# Born Of Hope: prequel to LOTR



## RangerStryder (Nov 7, 2008)

And there's another Tolkien film coming out much earlier than The Hobbit, story revolves on Aragorn's people....the Dunedain.

British made, low budget, internet release by next year.
http://www.telegraph.co.uk/news/new...-Lord-of-the-Rings-inspired-Born-of-Hope.html


----------



## Gilthoniel (Nov 7, 2008)

It's 60 minutes long? Quite short..
I don't think it'll go particularily far, although I am well prepared to eat my words in future if I am proven wrong.

Just seems a little bit commerically pointless, making a low budget, short film of a story that relatively few people are aware of (except cool people like us), then releasing it on the internet (?!) with the hope of 'sitting alongside' NLC's high-budget, cinema-released 'classics'. Especially when the main point of the story (and indeed the union of Gilraen and Arathorn, although that might be debatable) is the birth of Aragorn.
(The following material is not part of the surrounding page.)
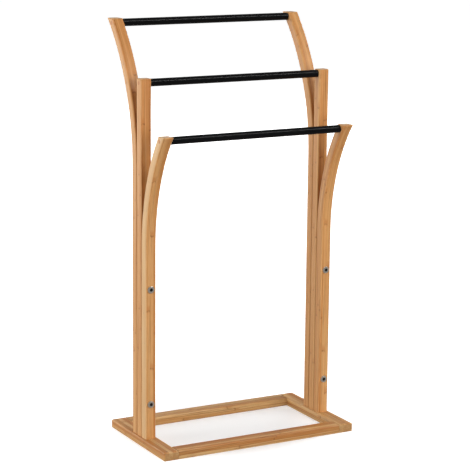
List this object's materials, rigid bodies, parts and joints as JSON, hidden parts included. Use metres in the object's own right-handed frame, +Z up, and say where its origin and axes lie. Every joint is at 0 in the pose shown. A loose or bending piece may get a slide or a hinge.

Don't get me wrong, I'm more than happy to see more of Tolkiens work on film, (as long as it's not too poorly done) but I just don't think there's any sort of market for it.


----------



## baragund (Nov 7, 2008)

I think that's why the producers have chosen to only release the film on the Internet, Gilthoniel. Or, more likely, the film couldn't get picked up by any distributor.

The film sounds promising. A lot of interesting stuff happened in the decades preceding Frodo's adventures and a good screenwriter could do a lot with the outline Tolkien provided in his writings. 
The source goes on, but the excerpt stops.